Eugenia is the first to suffer the consequences of their obliviousness when she gets dropped off in front of the metal detectors of her new public school. Relying on a strong bond with the Madonna — the mother of all mothers, who she is sure is watching over her since her own mother won’t — Eugenia tries to navigate a place where tense race relations, prejudice, and gang culture form the predominant backdrop. She reacts by cultivating a secretive life of her own, exploring seduction, going on extreme sexual rampages, ditching classes, and walking aimlessly for hours into the somnolent suburban landscape of the Valley. Meanwhile, Eugenia’s father finally manages to shoot his first American film at the Alexandria, a haunted downtown LA Hotel, but after a moment of apparent success things take a wrong turn.

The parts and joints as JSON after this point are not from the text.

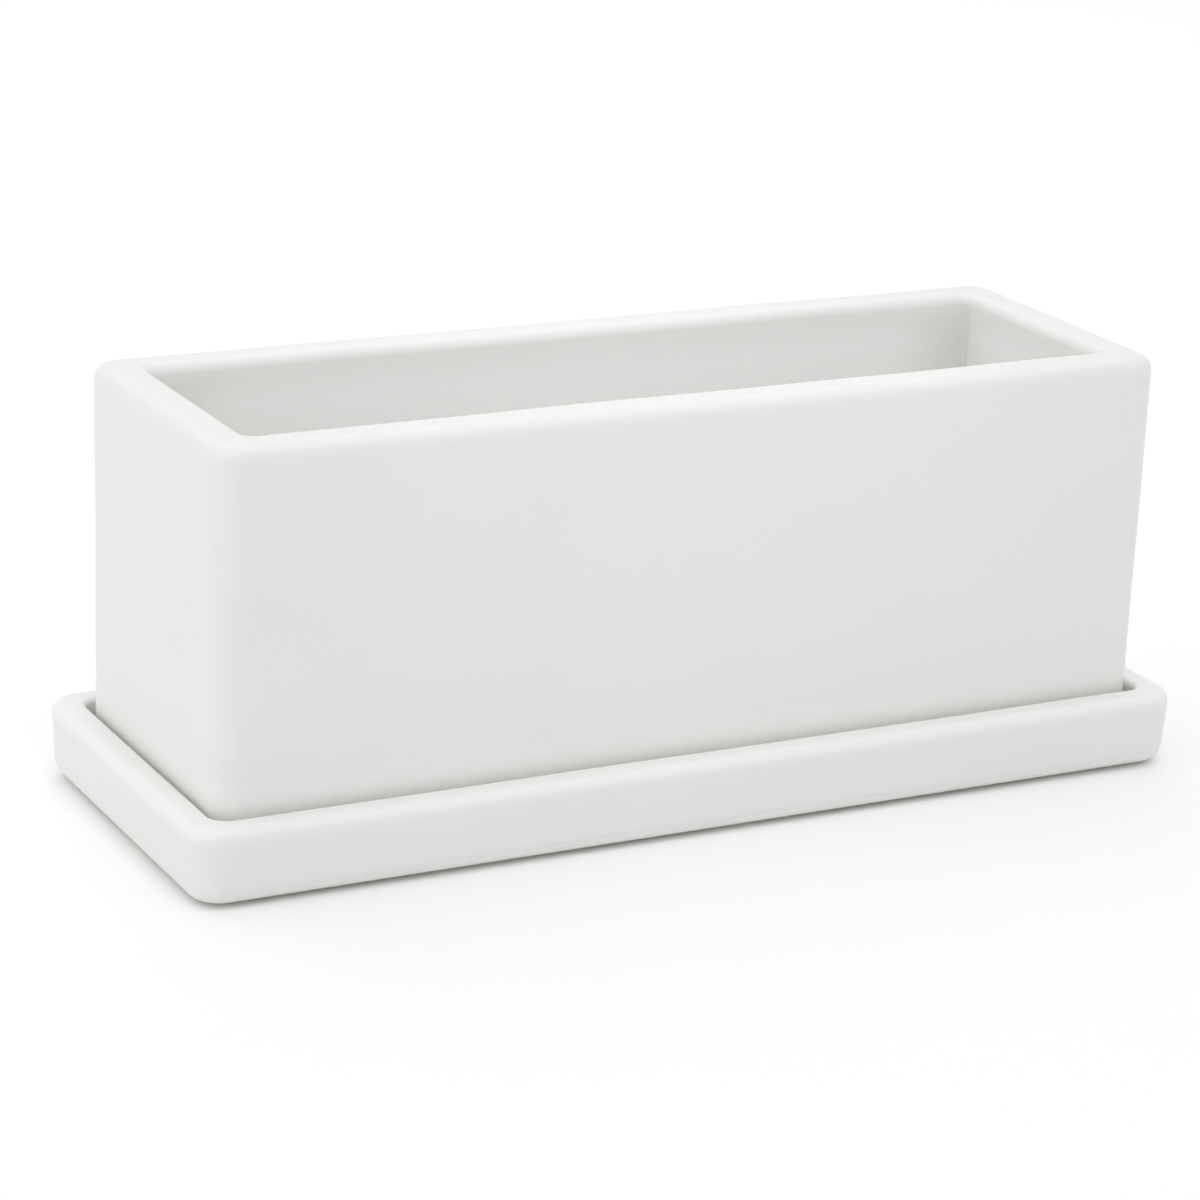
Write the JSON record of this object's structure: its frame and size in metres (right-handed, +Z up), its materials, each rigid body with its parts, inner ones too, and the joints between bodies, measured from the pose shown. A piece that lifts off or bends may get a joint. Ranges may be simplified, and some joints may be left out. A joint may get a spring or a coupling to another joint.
{
  "type": "indoor herb planter",
  "caption": "Long rectangular white glazed ceramic herb pot with mesh-covered drain holes, standing in a matching low saucer on rubber pads.",
  "frame": {"origin": "on the surface that the planter stands on, under the middle of the saucer", "axes": "+X along the trough's length, +Y from its front to its back, +Z up"},
  "size_m": [0.3196, 0.1216, 0.1265],
  "materials": {
    "white_glaze": "satin matte white glaze",
    "pad_rubber": "soft grey rubber",
    "screen_plastic": "matte moulded plastic mesh"
  },
  "bodies": {
    "saucer": {"saucer": "white_glaze", "saucer_pad_front_left": "pad_rubber", "saucer_pad_front_right": "pad_rubber", "saucer_pad_back_left": "pad_rubber", "saucer_pad_back_right": "pad_rubber"},
    "pot": {"pot": "white_glaze"},
    "screen_left": {"drain_screen_left": "screen_plastic"},
    "screen_middle": {"drain_screen_middle": "screen_plastic"},
    "screen_right": {"drain_screen_right": "screen_plastic"}
  },
  "joints": [
    {"name": "pot_lift", "type": "slide", "parent": "saucer", "child": "pot", "axis": [0, 0, 1], "range_m": [0, 0.15]},
    {"name": "screen_left_lift", "type": "slide", "parent": "pot", "child": "screen_left", "axis": [0, 0, 1], "range_m": [0, 0.13]},
    {"name": "screen_middle_lift", "type": "slide", "parent": "pot", "child": "screen_middle", "axis": [0, 0, 1], "range_m": [0, 0.13]},
    {"name": "screen_right_lift", "type": "slide", "parent": "pot", "child": "screen_right", "axis": [0, 0, 1], "range_m": [0, 0.13]}
  ]
}
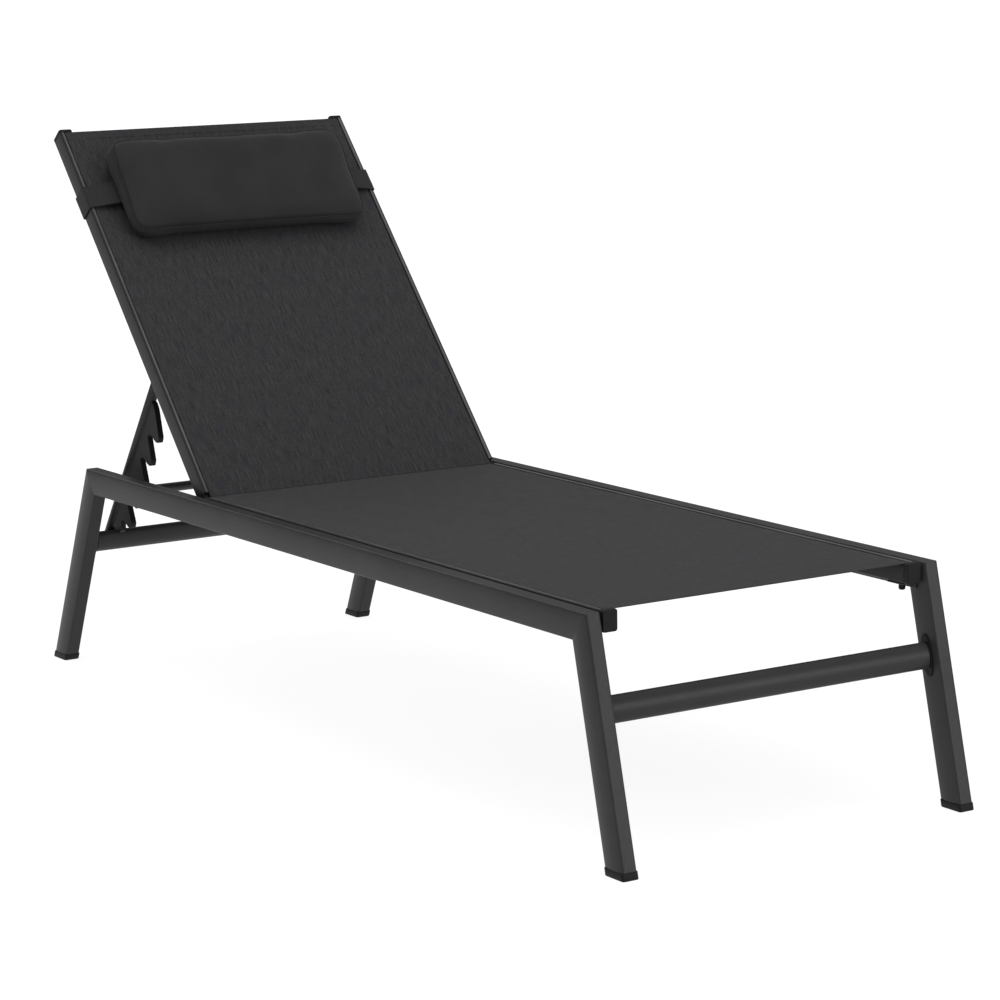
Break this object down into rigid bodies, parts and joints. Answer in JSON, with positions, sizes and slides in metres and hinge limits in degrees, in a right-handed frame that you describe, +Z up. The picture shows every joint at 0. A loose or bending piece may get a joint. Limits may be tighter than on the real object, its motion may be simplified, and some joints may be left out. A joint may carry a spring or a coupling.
{
  "type": "reclining sun lounger",
  "caption": "Low garden lounger on splayed legs with a mesh sling, a folding backrest on a toothed prop and a strapped head pillow.",
  "frame": {"origin": "on the floor plane, midway between the side frames and at the centre of the overall length", "axes": "+X towards the foot end, +Z up, +Y towards the left-hand side of a person lying on it"},
  "size_m": [1.7614, 0.642, 0.9473],
  "materials": {
    "frame_metal": "anthracite powder coat, satin, on aluminium tube",
    "black_plastic": "moulded black plastic with a fine matt grain",
    "black_steel": "black zinc-plated steel bolts",
    "sling_mesh": "coated mesh weave, charcoal with fine slub lines",
    "pillow_cloth": "plain dark woven cover, soft matt",
    "strap_elastic": "black elastic webbing"
  },
  "bodies": {
    "seat_frame": {"right_side_rail": "frame_metal", "right_front_leg": "frame_metal", "right_front_foot_cap": "black_plastic", "right_front_stretcher_plate": "black_plastic", "right_front_lug": "frame_metal", "right_front_hand_bolt": "black_plastic", "right_rear_leg": "frame_metal", "right_rear_foot_cap": "black_plastic", "right_rear_stretcher_plate": "black_plastic", "right_rear_lug": "frame_metal", "right_rear_hand_bolt": "black_plastic", "right_seat_rail": "frame_metal", "right_seat_rail_cap": "black_plastic", "right_seat_spline": "black_plastic", "left_side_rail": "frame_metal", "left_front_leg": "frame_metal", "left_front_foot_cap": "black_plastic", "left_front_stretcher_plate": "black_plastic", "left_front_lug": "frame_metal", "left_front_hand_bolt": "black_plastic", "left_rear_leg": "frame_metal", "left_rear_foot_cap": "black_plastic", "left_rear_stretcher_plate": "black_plastic", "left_rear_lug": "frame_metal", "left_rear_hand_bolt": "black_plastic", "left_seat_rail": "frame_metal", "left_seat_rail_cap": "black_plastic", "left_seat_spline": "black_plastic", "front_stretcher": "frame_metal", "rear_stretcher": "frame_metal", "seat_cross_tube_1": "frame_metal", "seat_cross_tube_2": "frame_metal", "catch_bar": "frame_metal", "seat_sling": "sling_mesh"},
    "hinge_pins": {"right_hinge_bolt": "black_steel", "left_hinge_bolt": "black_steel"},
    "backrest": {"right_back_rail": "frame_metal", "right_hinge_knuckle": "black_plastic", "right_back_rail_cap": "black_plastic", "right_back_spline": "black_plastic", "right_prop_bracket": "frame_metal", "right_pillow_strap": "strap_elastic", "left_back_rail": "frame_metal", "left_hinge_knuckle": "black_plastic", "left_back_rail_cap": "black_plastic", "left_back_spline": "black_plastic", "left_prop_bracket": "frame_metal", "left_pillow_strap": "strap_elastic", "back_cross_tube_1": "frame_metal", "back_cross_tube_2": "frame_metal", "back_sling": "sling_mesh", "pillow": "pillow_cloth"},
    "prop_pins": {"right_prop_bolt": "black_steel", "left_prop_bolt": "black_steel"},
    "prop": {"right_prop_tube": "frame_metal", "right_rack": "black_plastic", "left_prop_tube": "frame_metal", "left_rack": "black_plastic", "prop_cross_tube": "frame_metal"}
  },
  "joints": [
    {"name": "backrest_recline", "type": "hinge", "parent": "seat_frame", "child": "hinge_pins", "pos_m": [-0.3535, 0, 0.3475], "axis": [0, 1, 0], "range_deg": [-46.9, 0]},
    {"name": "backrest_raise", "type": "hinge", "parent": "hinge_pins", "child": "backrest", "pos_m": [-0.3535, 0, 0.3475], "axis": [0, 1, 0], "range_deg": [0, 22.8]},
    {"name": "prop_fold", "type": "hinge", "parent": "backrest", "child": "prop_pins", "pos_m": [-0.54953, 0, 0.5746], "axis": [0, 1, 0], "range_deg": [0, 99.6]},
    {"name": "prop_trail", "type": "hinge", "parent": "prop_pins", "child": "prop", "pos_m": [-0.54953, 0, 0.5746], "axis": [0, 1, 0], "range_deg": [-14.2, 0]}
  ],
  "couplings": [
    {"joint": "prop_fold", "follows": "backrest_recline", "ratio": -2.1194},
    {"joint": "prop_trail", "follows": "backrest_raise", "ratio": -0.614}
  ]
}
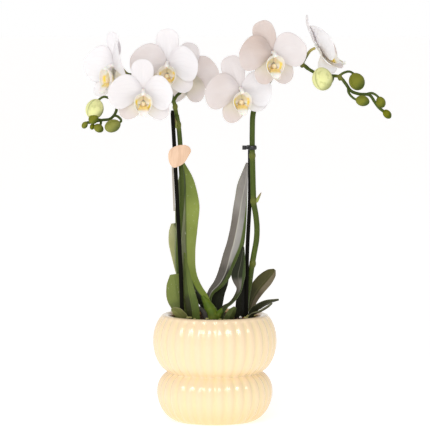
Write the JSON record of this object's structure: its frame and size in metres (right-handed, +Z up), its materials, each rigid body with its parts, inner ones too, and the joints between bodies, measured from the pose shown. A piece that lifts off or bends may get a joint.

Two events — the sudden death of a close friend in a gang dispute inside a mall’s parking lot and a violent encounter on a desert island in Sicily when the family returns home for a summer visit –– cast a dark shadow on Eugenia’s growth. She finds solace in a confined and intimate friendship with Deva, a girl from Montana, a loner like her, whose father is an unsuccessful rock musician living in Topanga Canyon. The two friends retreat from their families’ failed ambitions and broken dreams, creating a fantasy world of their own inside the canyon’s hidden caves and creeks. But this haven from the city’s violent cries and blaring freeways proves impermanent — like everything in Los Angeles. The 1994 Northridge earthquake, whose epicenter is just blocks away from Eugenia’s house, quite literally rocks the foundation of her life, altering her family’s, her lover’s, and her own destiny once and for all.
About the Author:
CHIARA BARZINI is an Italian screen and fiction writer. She has lived and studied in the United States where she collaborated with Italian Vanity Fair, GQ, XL Repubblica, Rolling Stone Italy, Flair, and Marie Claire while publishing essays in American magazines such as the Village Voice, Harper’s, Vogue, Interview Magazine, Vice, and Rolling Stone. Her fiction has appeared in BOMB Magazine, The Coffin Factory, Noon, The NY Tyrant, Vice, and Dazed & Confused. She is the author of the story collection Sister Stop Breathing (Calamari Press, 2012) and has written a variety screenplays for both television and film. Her most recent film work, Arianna, the coming of age story of an intersex adolescent, won numerous awards at the Venice Film Festival and was nominated for Best Screenplay at the Italian Golden Globes, 2016.
About the Moderator:
Naomi Fry has written for a variety of publications, including The New York Times Magazine, The New York Times Book Review, Artforum and newyorker.com. She is also the copy chief at T: The New York Times Style Magazine. She lives in Brooklyn.